I have long been troubled by the gendering of God. The problem, as I see it, is not simply the typical attribution of male gender to God (‘Our Father, who art in heaven …’) but any gender at all. If God is eternal, pre-dating all creation as we know it, then it makes no sense to describe God with language that we usually use to describe people, animals and other organisms. The use of gendered language to describe God is both inaccurate and limiting.

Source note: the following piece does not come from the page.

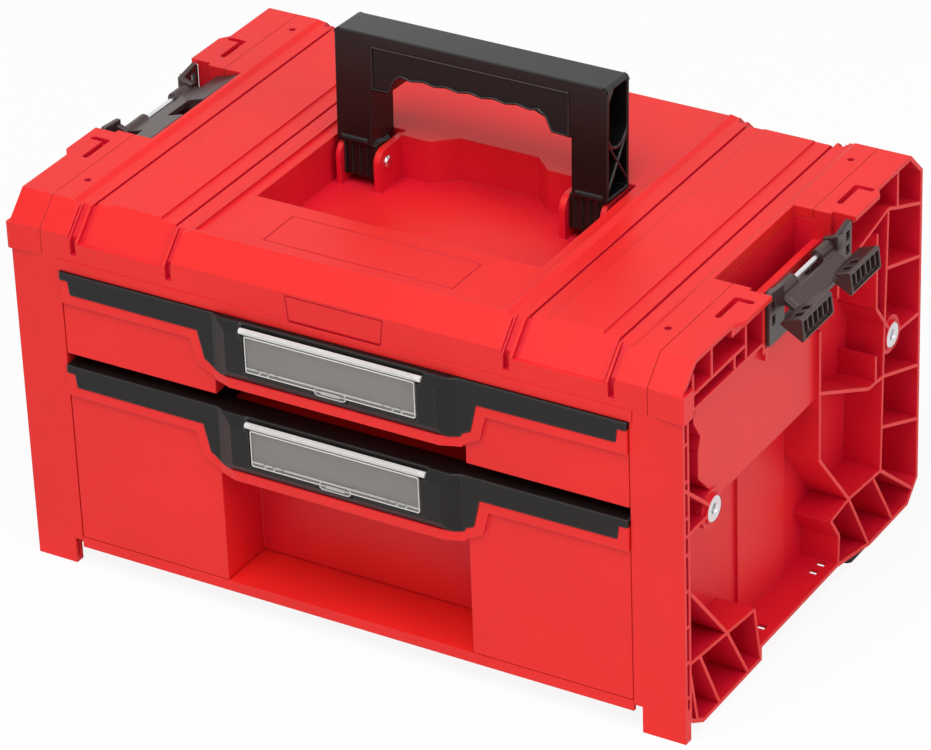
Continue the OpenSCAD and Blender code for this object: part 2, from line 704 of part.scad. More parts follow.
module tray(z0, zt) {
    z1 = zt - trim_h;
    hood = zt - 38.3 - band_w;
    difference() {
        union() {
            block(-tray_hw, tray_hw, yf + eps, tray_back, z0, z1 - 2);
            block(-front_hw, front_hw, yf, yf + wall, z0, z1);
            // Red band that carries the grip strip
            along_y(yf - band_out, yf + eps) difference() {
                polygon(concat(band_low(zt), flip(band_low(zt))));
                polygon(concat(trim_low(zt), flip(trim_low(zt))));
            }
            along_z(hood, hood + band_w) bulge_plan(grip_out - 2, yf + wall);
            // Rail and stop lug on each side
            both_sides() {
                block(tray_hw - eps, rail_x, front(30), tray_back, rail_z(z0) - rail_h / 2,
                    rail_z(z0) + rail_h / 2);
                block(tray_hw - eps, tray_hw + 4, tray_back - stop_l, tray_back, stop_z(z0),
                    stop_z(z0) + stop_h);
            }
        }
        difference() {
            block(wall - tray_hw, tray_hw - wall, yf + wall, tray_back - wall, z0 + wall, z1 + 1);
            block(-niche_hw - wall, niche_hw + wall, yf, niche_y + wall, z0, z1 - 2);
        }
        // Set-back middle, and the finger space behind the grip
        block(-niche_hw, niche_hw, yf - 20, niche_y, z0 - 1, hood);
        block(-niche_hw, niche_hw, yf + wall, niche_y, hood - 1, z1 - 2 - wall);
        for (x = trim_screw_x) rod_y(yf - 1, yf + wall + 1, x, zt - 10, 2.6);
    }
}
function rail_z(z0) = z0 + 24;
// The lug on the tray meets a lug on the runner at the end of the travel
stop_l = 6;
stop_h = 5;
function stop_z(z0) = rail_z(z0) + rail_h / 2 + run_gap + 3.5;
trim_screw_x = [for (d = [26, 71], side = [-1, 1]) side * (front_hw - d)];

module trim_screws(zt) for (x = trim_screw_x) {
    rod_y(yf + 0.1, yf + wall, x, zt - 10, 2.4);
    rod_y(yf + wall, yf + wall + 1.6, x, zt - 10, 5.4);
}

label_y = yf - grip_out;
hinge_y = label_y + 1.9;
module grip_trim(zt) {
    difference() {
        union() {
            along_y(yf - band_out - 0.6, yf) polygon(concat([[front_hw, zt], [front_hw, zt - trim_h]],
                trim_low(zt), flip(trim_low(zt)), [[-front_hw, zt - trim_h], [-front_hw, zt]]));
            block(-front_hw, front_hw, yf - eps, yf + 12, zt - trim_h, zt);
            intersection() {
                along_z(zt - 38.3, zt) bulge_plan(grip_out, yf - band_out);
                along_x(-bulge_hw[1], bulge_hw[1]) polygon([[yf, zt], [yf - 4.5, zt],
                    [yf - grip_out, zt - 5.7], [yf - grip_out, zt - 33], [yf - grip_out + 3, zt - 38.3],
                    [yf, zt - 38.3]]);
            }
        }
        // Shallow seat for the card and the clear cover
        block(-label_w / 2 - 1, label_w / 2 + 1, label_y - 1, label_y + 2.6, zt - 9 - label_h,
            zt - 4);
        block(-label_w / 2 - 4, label_w / 2 + 4, label_y - 1, hinge_y + 2.4, zt - 6.8, zt + 1);
        block(-12.5, 12.5, label_y - 1, label_y + 2, zt - 11.5 - label_h, zt - 8);
    }
}

module label_card(zt) block(-label_w / 2 + 0.5, label_w / 2 - 0.5, label_y + 2.2, label_y + 2.6,
    zt - 8.6 - label_h, zt - 8);

function label_hinge_z(zt) = zt - 4.2;
module label_cover(zt) {
    zh = label_hinge_z(zt);
    block(-label_w / 2, label_w / 2, label_y + 0.2, label_y + 0.2 + label_t, zt - 8.4 - label_h, zh);
    // Hinge bar with a round back, and the finger tab
    rod_x(-label_w / 2 - 3.5, label_w / 2 + 3.5, hinge_y, zh, 3.4);
    along_y(label_y, label_y + 0.2 + label_t) {
        translate([-8, zt - 8 - label_h]) circle(d = 5.6);
        translate([8, zt - 8 - label_h]) circle(d = 5.6);
        translate([-8, zt - 10.8 - label_h]) square([16, 5.6]);
    }
    // Small studs that hold it shut
    both_sides() for (i = [0 : 2])
        rod_y(label_y, label_y + 0.3, label_w / 2 - 9.5 - i * 6, zt - 5.4 - label_h, 2);
}

// Dividers: three bays above, two below
upper_divider_x = [-tray_hw / 3, tray_hw / 3];
lower_divider_x = [0];
module dividers(z0, z1, list) for (x = list)
    block(x - 1, x + 1, niche_y + wall + 6, tray_back - wall - 0.4, z0 + wall + 0.3, z1);

module upper_tray() color(case_red) tray(upper_base, upper_top);
module lower_tray() color(case_red) tray(lower_base, lower_top);
module upper_grip_trim() color(trim_black) grip_trim(upper_top);
module lower_grip_trim() color(trim_black) grip_trim(lower_top);
module upper_label_card() color(paper_grey) label_card(upper_top);
module lower_label_card() color(paper_grey) label_card(lower_top);
module upper_label_cover() color(clear_grey) label_cover(upper_top);
module lower_label_cover() color(clear_grey) label_cover(lower_top);
module upper_dividers() color(trim_black) dividers(upper_base, upper_top - 2 * band_w,
    upper_divider_x);
module lower_dividers() color(trim_black) dividers(lower_base,
    (lower_base + lower_top) / 2, lower_divider_x);
module upper_trim_screws() color(steel) trim_screws(upper_top);
module lower_trim_screws() color(steel) trim_screws(lower_top);

// Fixed runner: a channel on the web that the tray's rail slides in
module runner(z0) {
    z = rail_z(z0);
    h = rail_h / 2 + run_gap;
    stop_y = tray_back - stop_l - drawer_travel - run_gap;
    x0 = tray_hw + run_gap;
    x1 = bay_x;
    y0 = front(30);
    y1 = back(12);
    difference() {
        union() {
            block(rail_x + run_gap, x1, y0, y1, z - h - 4, z + h + 4);
            block(x0, x1, y0, y1, z - h - 4, z - h);
            block(x0, x1, y0, y1, z + h, z + h + 3);
            block(x0, x1, stop_y - stop_l, stop_y, z + h, stop_z(z0) + stop_h);
        }
        for (y = runner_screw_y) rod_x(rail_x, x1 + 1, y, z, 3.2);
    }
}
runner_screw_y = [front(60), back(60)];
module upper_right_runner() color(trim_black) runner(upper_base);
module lower_right_runner() color(trim_black) runner(lower_base);
module upper_left_runner() color(trim_black) mirror([1, 0, 0]) runner(upper_base);
module lower_left_runner() color(trim_black) mirror([1, 0, 0]) runner(lower_base);
module runner_screws() color(steel) both_sides() for (z = [upper_base, lower_base])
    for (y = runner_screw_y) rod_x(rail_x + run_gap + 0.6, bay_x, y, rail_z(z), 3);

// ---- Side clips ----

// Two tabs carry the pin, measured outwards from the middle
tab_d = [33.2, 37.2];
knuckle_d = 8.4;
knuckles = [[mid_y - tab_d[0] + run_gap, mid_y - 12.2], [mid_y + 18.8, mid_y + tab_d[0] - run_gap]];
plate_x = [hw - 0.5, hw + 2.5];

module clip_bracket() difference() {
    union() {
        for (side = [-1, 1]) translate([0, mid_y + side * (tab_d[0] + tab_d[1]) / 2, 0])
            along_y(-2, 2) polygon([[step_x[1] + 0.2, wide_z + 1], [step_x[1] + 0.2, top(24)],
                [pin_x - 5, pin_z - 2], [pin_x - 3.6, pin_z + 4.2], [pin_x + 2, pin_z + 6],
                [plate_x[1], top(4)], [plate_x[1], wide_z + 1]]);
        // Strip along the pocket step that joins the tabs
        block(step_x[1] + 0.2, step_x[1] + 1.8, mid_y - tab_d[1], mid_y + tab_d[1], wide_z + 1,
            top(25));
        // Outer plate with an ear at each end
        along_x(plate_x[0], plate_x[1]) polygon([[wide_y[0] + 0.8, wide_z + 2],
            [wide_y[0] + 1.8, wide_z + 1], [wide_y[1] - 1.8, wide_z + 1],
            [wide_y[1] - 0.8, wide_z + 2], [wide_y[1] - 0.8, top(3)], [wide_y[1] - 3, top(1)],
            [mid_y + tab_d[0], top(5)], [mid_y + tab_d[0], top(25)],
            [mid_y - tab_d[0], top(25)], [mid_y - tab_d[0], top(2)], [wide_y[0] + 3, top(0.5)],
            [wide_y[0] + 0.8, top(3)]]);
    }
    rod_y(wide_y[0], wide_y[1], pin_x, pin_z, clip_pin_d + 0.04);
    // Windows in the ears
    for (y = [wide_y[0] + 4, wide_y[1] - 8], z = [top(19), top(10)])
        block(hw - 5, hw + 5, y, y + 4, z - 3, z + 3);
}
module right_clip_bracket() color(clip_brown) clip_bracket();
module left_clip_bracket() color(clip_brown) mirror([1, 0, 0]) clip_bracket();

module clip_pins() color(steel) both_sides()
    rod_y(mid_y - tab_d[1] - 0.5, mid_y + tab_d[1] + 0.5, pin_x, pin_z, clip_pin_d);

hook_l = 37;
lever_t = 3;
// Where the lever widens beyond the ears, and the end of its plate
lever_u = [13.4, 17.4];
hook_top = [clip_reach - 7.7, 11];
// Side view of a hook and of its hollow, open on the outer side
hook_side = [[lever_u[0], -lever_t / 2], [clip_reach, -lever_t / 2], [clip_reach, 0.9], hook_top,
    [hook_top[0] - 1.6, 10.4], [lever_u[0], 1.5]];
hook_hollow = [[lever_u[0] + 2.4, 0], [clip_reach - 1.4, 0], [clip_reach + 1.6, 3.4],
    [hook_top[0] + 3, 12.1]];

// The lever lies along +X from its pin before it is turned to its resting angle
module clip_plate() {
    y0 = mid_y - clip_w / 2;
    y1 = mid_y + clip_w / 2;
    t = lever_t / 2;
    hook_y = [y0, y1 - hook_l];
    difference() {
        union() {
            for (k = knuckles) {
                rod_y(k[0], k[1], 0, 0, knuckle_d);
                block(0, 6, k[0], k[1], -t, t);
            }
            block(5, lever_u[1], knuckles[0][0], knuckles[1][1], -t, t);
            block(lever_u[0], lever_u[1], y0, y1, -t, t);
            // Raised middle of the plate
            block(6, lever_u[1] - 0.3, mid_y - 29, mid_y + 24, t - eps, t + 0.6);
            for (y = hook_y) along_y(y, y + hook_l) polygon(hook_side);
        }
        rod_y(wide_y[0], wide_y[1], 0, 0, clip_pin_d + 0.08);
        for (y = hook_y) {
            // Each hook box has ribs across it
            difference() {
                along_y(y + 1.5, y + hook_l - 1.5) polygon(hook_hollow);
                for (i = [1 : 5]) block(lever_u[0], clip_reach - 2.5, y + i * hook_l / 6 - 0.6,
                    y + i * hook_l / 6 + 0.6, -1, 10);
            }
            // Windows in the top band
            for (d = [5, 14]) block(lever_u[0] + 3, lever_u[0] + 6.5, y + d, y + d + 5, 2.4, 12);
        }
    }
}
module clip_lever(down) translate([pin_x, 0, pin_z]) rotate([0, down, 0]) clip_plate();
module right_clip_lever() color(clip_brown) clip_lever(clip_angle);
module left_clip_lever() color(clip_brown) mirror([1, 0, 0]) clip_lever(clip_fold - 180);

// The swung clip reaches further out than the left side: everything is moved to
// the left by half of the difference
right_reach = pin_x + clip_reach * cos(clip_angle) + 0.9 * sin(clip_angle);
module placed() translate([(hw + swell - right_reach) / 2, 0, 0]) children();

placed() base_floor();
placed() left_side_frame();
placed() right_side_frame();
placed() back_panel();
placed() top_cover();
placed() handle_pins();
placed() left_clip_bracket();
placed() right_clip_bracket();
placed() clip_pins();
placed() side_sleeves();
placed() rubber_feet();
placed() upper_left_runner();
placed() upper_right_runner();
placed() lower_left_runner();
placed() lower_right_runner();
placed() runner_screws();
placed() cover_screws();
placed() upper_tray();
placed() upper_grip_trim();
placed() upper_label_card();
placed() upper_dividers();
placed() upper_trim_screws();
placed() lower_tray();
placed() lower_grip_trim();
placed() lower_label_card();
placed() lower_dividers();
placed() lower_trim_screws();
placed() upper_label_cover();
placed() lower_label_cover();
placed() carry_handle();
placed() handle_grip();
placed() left_clip_lever();
placed() right_clip_lever();
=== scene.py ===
"""Looks of a portable tool box with two drawers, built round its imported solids."""

import json

import bmesh
import bpy
import numpy as np
from mathutils import Matrix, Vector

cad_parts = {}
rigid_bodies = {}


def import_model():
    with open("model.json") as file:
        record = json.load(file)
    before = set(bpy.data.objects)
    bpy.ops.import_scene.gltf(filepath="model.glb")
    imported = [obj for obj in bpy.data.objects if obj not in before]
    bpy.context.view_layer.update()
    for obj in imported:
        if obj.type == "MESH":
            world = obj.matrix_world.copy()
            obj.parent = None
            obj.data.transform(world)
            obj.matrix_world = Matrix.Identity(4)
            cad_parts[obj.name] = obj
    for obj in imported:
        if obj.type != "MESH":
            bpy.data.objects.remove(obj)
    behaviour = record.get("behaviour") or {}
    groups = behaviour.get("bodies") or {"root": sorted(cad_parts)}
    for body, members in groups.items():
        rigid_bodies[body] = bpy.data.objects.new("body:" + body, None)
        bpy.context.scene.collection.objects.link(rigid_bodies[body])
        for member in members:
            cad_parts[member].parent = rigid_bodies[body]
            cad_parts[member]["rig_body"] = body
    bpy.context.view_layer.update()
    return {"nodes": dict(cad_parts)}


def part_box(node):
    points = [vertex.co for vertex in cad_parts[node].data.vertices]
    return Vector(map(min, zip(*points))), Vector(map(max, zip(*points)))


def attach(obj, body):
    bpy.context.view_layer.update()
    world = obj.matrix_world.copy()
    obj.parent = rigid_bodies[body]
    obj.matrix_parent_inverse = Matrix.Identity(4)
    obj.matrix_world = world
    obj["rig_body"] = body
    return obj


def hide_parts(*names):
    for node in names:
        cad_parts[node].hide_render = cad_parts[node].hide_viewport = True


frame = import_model()

# ---- Camera ----
# The box is seen from the front right and from above, from about 2.9 m away
# with a long lens, as its own parallel edges in the photograph show.
camera_data = bpy.data.cameras.new("camera")
camera_data.sensor_fit = "HORIZONTAL"
camera_data.sensor_width = 36.0
camera_data.lens = 181.73
camera_data.clip_end = 50.0
camera = bpy.data.objects.new("camera", camera_data)
camera.matrix_world = Matrix(
    (
        (0.86107, -0.22971, 0.45365, 1.2766),
        (0.50739, 0.44677, -0.73685, -2.0948),
        (-0.03342, 0.86466, 0.50125, 1.5329),
        (0.0, 0.0, 0.0, 1.0),
    )
)
bpy.context.scene.collection.objects.link(camera)
bpy.context.scene.camera = camera
bpy.context.scene.view_settings.view_transform = "Standard"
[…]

The problem extends beyond gender. The Bible is full of things we can’t understand in terms of human experience: resurrection, virgin birth, miraculous healing. But these things are child’s play compared to the idea of an eternal Creator of everything: an infinite, all-knowing, all-powerful, all-loving Almighty. If we believe that this is the reality of God, then surely we have to accept that this is a reality beyond our understanding and thus beyond our language (or vice-versa if Kantian epistemology is your thing)? As the ancient Chinese philosopher Lao Tzu put it: ‘The Tao that can be told of is not the eternal Tao’. (Tao is often translated as ‘the Way’, akin to the word ‘Logos’ in John’s Gospel).
We’re told in the Book of Exodus that when Moses asked God their name (I know it sounds odd, but I’m trying to avoid gendered language), God replied: ‘I AM WHO I AM’. That answer may be frustratingly circular and may seem uninformative, but I don’t think our language or understanding are capable of doing any better.